I’m also looking at the impact of the car on Chinese culture. I’m fascinated by how China has become this culture of just loving their cars, much as Americans love their cars. So I’m taking anthropology classes and business classes, too.
Great. I think the Chinese are going to be making—or already have made—a gazillion cars there.
FW: Yeah, it will be the world’s largest automotive market probably in about 10 years.
Right, and apparently the Chinese are laying down roads like crazy, right?

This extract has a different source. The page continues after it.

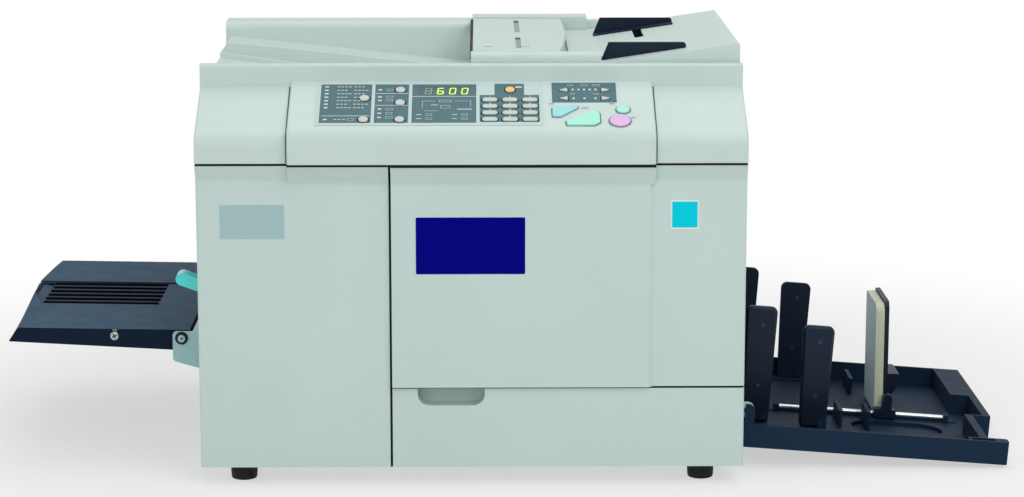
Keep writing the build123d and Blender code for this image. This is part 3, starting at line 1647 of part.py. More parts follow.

FW: Yes. It’s really fascinating because in many ways it’s like watching America in the 1950s and ’60s, when we put infrastructure in place. They’ll put I-don’t-know-how-many miles of roads in before the 2008 Olympics, and they’re spending 20 billion dollars on roads. Interestingly, they’re not spending as much money on public transportation. They really have taken on this idea of the car culture. And what’s fascinating is that this culture has been very immobile. The Communist Party required you to have a certificate of residency, and you couldn’t easily move, even apartment to apartment. And now the government is saying, “It’s okay; you can migrate; you can move around.” So there’s definitely a lot of social change there.
Well, there goes all the gasoline.
FW: Yes, definitely. Giant sucking sound from China.
Yeah, holy-moly. Well then, they’ll all be necking in their cars soon. Is that the next step?
FW: Well, apparently there is that whole culture of drag racing on Main Street and parking at Lookout Point, or whatever those places were called.
That’s kind of neat. I’ll be curious to see how it’s similar and then how it veers off from the American experience. We’ll look forward to your reports from the field on that.
FW: I’ve had people say, “Oh, that’d make a great book about cultural change in China,” so we’ll see what happens.
Yes, that would be interesting. Thank you very much for your time, Fara.